The optimization should be another important issue in this paper, but the presentation is very vague. For example, in the second paragraph of Section 3.3.2, it says "any other extended optimization for RDF data processing can be applied to the original Pig query engine". However, there is no citation about these optimization, and this statement is suspicious. Join ordering optimization is also discussed in a vague way. I also suggest to compare [7] with the join ordering optimization employed in this work.
This paper claims to support rule-based reasoning, but only transitive closure operation is presented in this work. Existing work [8-11] have shown that MapReduce is a powerful tool for reasoning tasks. A discussion about the relation between this work and the existing work is recommended.
Finally, the experiment is unconvincing. For example, in query performance evaluation, the authors compare their prototype with several single-node RDF databases. However, the prototype is run on a cluster of 13 nodes, each of which has an 8-GB memory, but the single-node RDF databases are run on a machine with only 3GB memory. This is not fair. Furthermore, the proposed method should be compared to other distributed RDF stores such as AllegroGraph, [1], and [2].
Minor:
The distributed file system for Hadoop is HDFS. Even though similar, HDFS and GFS are different.
References:
[1] Spyros Kotoulas, Jacopo Urbani, Peter Boncz and Peter Mika. Robust Runtime Optimization and Skew-Resistant Execution of Analytical SPARQL Queries on Pig. In Proc. of ISWC, 2012
[2] Jiewen Huang, Daniel J. Abadi, and Kun Ren. Scalable SPARQL Querying of Large RDF Graphs. In PVLDB, 2011
[3] Alexander Sch‰tzle, Martin Przyjaciel-Zablocki, and Georg Lausen. PigSPARQL: mapping SPARQL to Pig Latin. In Proc. of SWIM, 2011
[4] Daniel J. Abadi, Adam Marcus, Samuel R. Madden, and Kate Hollenbach. Scalable semantic web data management using vertical partitioning. In Proc. of VLDB, 2007
[5] Cathrin Weiss, Panagiotis Karras, and Abraham Bernstein. Hexastore: sextuple indexing for semantic web data management. In PVLDB, 2008
[6] Thomas Neumann, Gerhard Weikum. RDF-3X: a RISC-style Engine for RDF. In PVLDB, 2008
[7] Foto N. Afrati, Jeffrey D. Ullman. Optimizing Multiway Joins in a Map-Reduce Environment. IEEE Transaction on Knowledge and Data Engineering. 23(9): 1282-1298 (2011)

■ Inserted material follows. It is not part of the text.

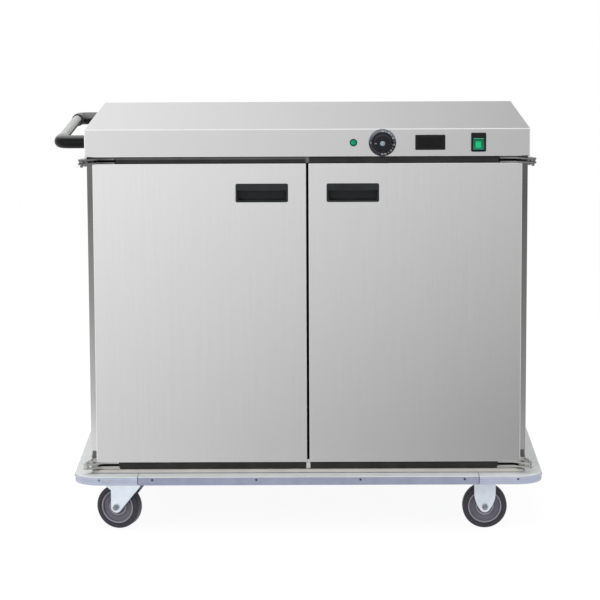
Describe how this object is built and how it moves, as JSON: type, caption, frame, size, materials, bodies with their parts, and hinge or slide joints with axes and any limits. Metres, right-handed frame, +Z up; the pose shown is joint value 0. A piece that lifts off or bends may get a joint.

[8] Jacopo Urbani, Spyros Kotoulas, Jason Maassen, Frank van Harmelen, Henri E. Bal. WebPIE: A Web-scale Parallel Inference Engine using MapReduce. Journal of Web Semantics. 10: 59-75 (2012)
[9] Jacopo Urbani, Frank van Harmelen, Stefan Schlobach, Henri E. Bal. QueryPIE: Backward Reasoning for OWL Horst over Very Large Knowledge Bases. In Proc. of ISWC, 2011
[10] Jacopo Urbani, Spyros Kotoulas, Eyal Oren, Frank van Harmelen. Scalable Distributed Reasoning Using MapReduce. In Proc. of ISWC, 2009
[11] Chang Liu, Guilin Qi, Haofen Wang, Yong Yu. Reasoning with Large Scale Ontologies in Fuzzy pD* Using MapReduce. IEEE Computational Intelligence Magazine. 7(2):54-66 (2012)
|